Ce 20 novembre, lors de son allocution à l’occasion du congrès des Maires de France, le président de la République a peut-être définitivement dévoyé le concept de laïcité. En se prononçant sur l’application de la future loi garantissant le mariage pour tous, François Hollande a, tout en rappelant que « les maires sont des représentants de l’État », affirmé que « la loi s’applique pour tous dans le respect de la liberté de conscience ». « Les possibilités de délégations (d’un maire à ses adjoints, ndlr) existent et peuvent être élargies », a-t-il précisé.
Cette déclaration avait pour but d’apaiser la colère d’une partie des maires de France, soutenus voire poussés par les franges conservatrices de l’Église catholique, qui menaçaient de refuser de célébrer des mariages de personnes de même sexe. Certains de ces maires étaient ostensiblement présents le 17 novembre dans des cortèges d’opposants au « mariage gay ».
Mais le président de la République est le premier magistrat de France. Le maire est le premier magistrat de sa ville. Ils sont censés faire respecter et appliquer la loi. La déclaration de François Hollande vient affaiblir la portée de la future loi sur le mariage pour tous. Elle semble instaurer une sorte de droit au tri sélectif. Demain, selon la ville et les convictions des maires, les couples homosexuels verront l’exercice effectif de leur droit au mariage soumis à une incertitude [1]. Toute mairie devra accepter de célébrer le mariage pour tous. Mais par « liberté de conscience », certains élus délégueront cette mission à leurs collègues, pour ne pas avoir à appliquer eux-mêmes une loi dont ils sont pourtant les dépositaires.

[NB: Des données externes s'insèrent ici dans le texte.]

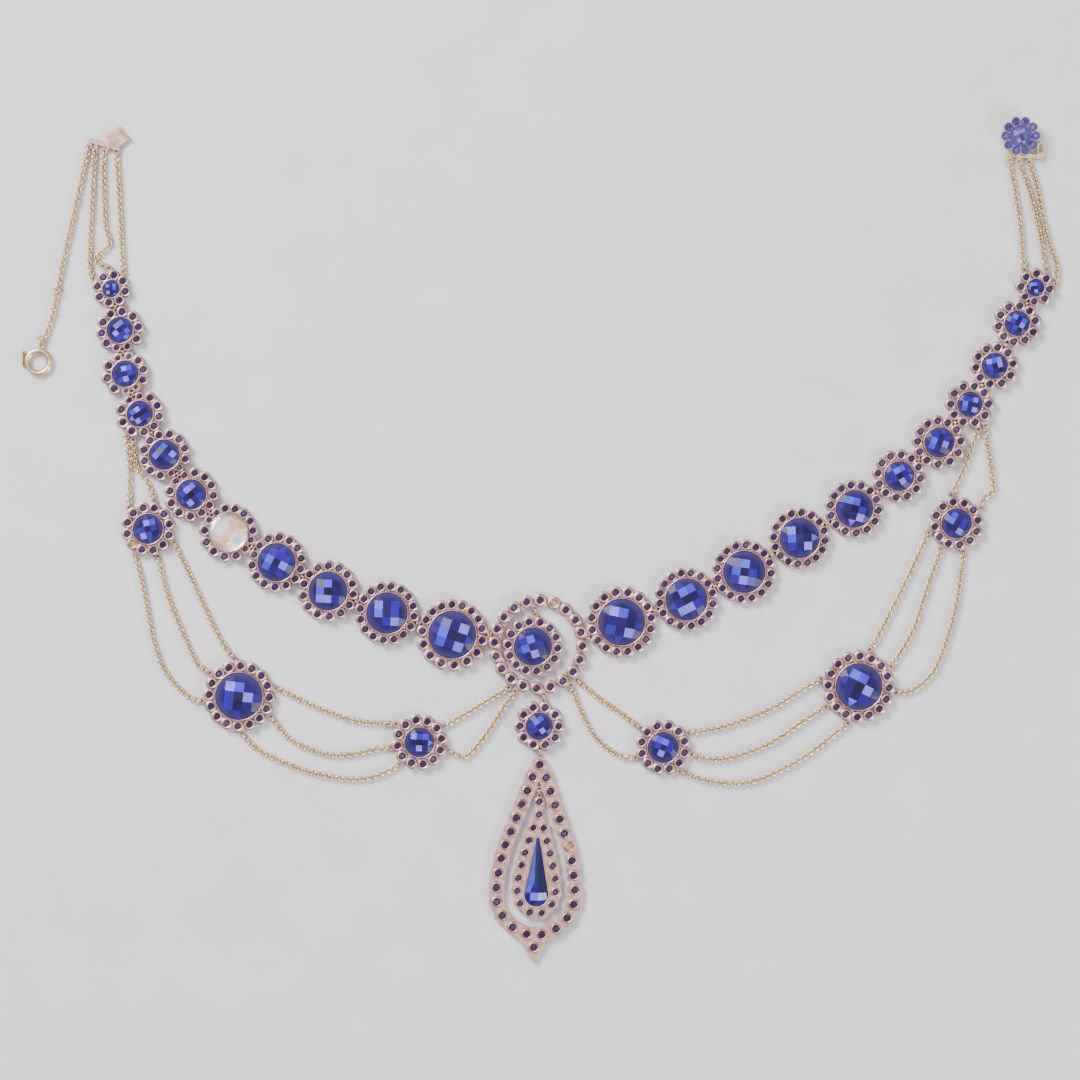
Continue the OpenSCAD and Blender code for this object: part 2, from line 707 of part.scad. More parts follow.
module pendant_small_stones() {
    last = len(FRAME_LEFT) - 1;
    for (p = concat(FRAME_LEFT, [FINIAL])) small_stone(p, seat_r, frame_t + 0.25);
    for (i = [1 : last])
        if (i - 1 != EMPTY_FRAME_STONE) small_stone(FRAME_RIGHT[i], seat_r, frame_t + 0.25);
    for (p = INNER_LEFT) small_stone(p, inner_seat, frame_t + 0.15);
    for (i = [2 : len(INNER_RIGHT) - 1]) small_stone(INNER_RIGHT[i], inner_seat, frame_t + 0.15);
}

// A chain's path: a smooth curve through its points, which starts and ends short of its eyelets
function curve(points) =
    let (n = len(points) - 1)
    [for (k = [0 : n - 1])
        let (steps = max(1, round(norm(points[k + 1] - points[k]) / ring_pitch)))
        for (step = [0 : steps - 1])
            let (
                a = points[max(0, k - 1)],
                b = points[k],
                c = points[k + 1],
                d = points[min(n, k + 2)],
                t = step / steps
            )
            b + (c - a) * 0.5 * t + (a * 2 - b * 5 + c * 4 - d) * 0.5 * t * t
                + (b * 3 - c * 3 + d - a) * 0.5 * t * t * t,
        points[n]];
function short_of(eyelet, next) = eyelet + dir(angle_to(eyelet, next)) * (eyelet_r + end_gap);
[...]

Un dévoiement de la neutralité de l’État
Pire : en fondant la possibilité pour les maires de refuser de célébrer eux-mêmes une cérémonie de mariage universel, François Hollande viole la loi de 1905. Cette loi « de séparation des Églises et de l’État » instaure deux principes fondamentaux : la garantie de la liberté de conscience et la neutralité de l’État. La liberté de conscience est garantie pour tous les citoyennes et citoyens. Alors que la neutralité de l’État doit être garanti par tout agent de l’État. Les « édiles » sont officiers d’état civil. Leur permettre, en ce qui concerne le mariage universel, de se « cacher » derrière la clause de conscience revient à violer le principe de neutralité de l’État. Cela reviendrait à faire perdre son caractère laïc au mariage, en étant confronté, en allant à la mairie, non plus à un officier d’état civil mais à un officier du culte.
L’évolution des rapports à la laïcité entraine des débats passionnés et controversés, depuis plusieurs années. Avant tout vis-à-vis de l’islam, autour de la question du port du voile à l’école ou du voile intégral dans la rue. Nombreux sont les juristes, sociologues et politiques qui se sont (en vain) opposées à des lois qui dévoyaient la laïcité, en faisant peser le principe de neutralité non plus sur la puissance publique mais sur les individus, tout en ne respectant pas leur liberté de conscience.
Face aux vives critiques, François Hollande a déclaré le 21 novembre « retirer » l’expression « liberté de conscience ». Claude Bartolone, président de l’Assemblée nationale, a précisé que « la clause de conscience » évoquée par le président de la République n’est pas prévue dans la loi qui va être présentée à l’Assemblée nationale. Si les propos de François Hollande ne se limitaient pas au cénacle des maires, mais se traduisaient dans le domaine législatif ou règlementaire, la portée de l’une des réformes majeures de son quinquennat pour l’égalité de toutes et tous devant le mariage aurait été considérablement amoindrie ; mais le président de la République aurait également et durablement dévoyé le principe de laïcité.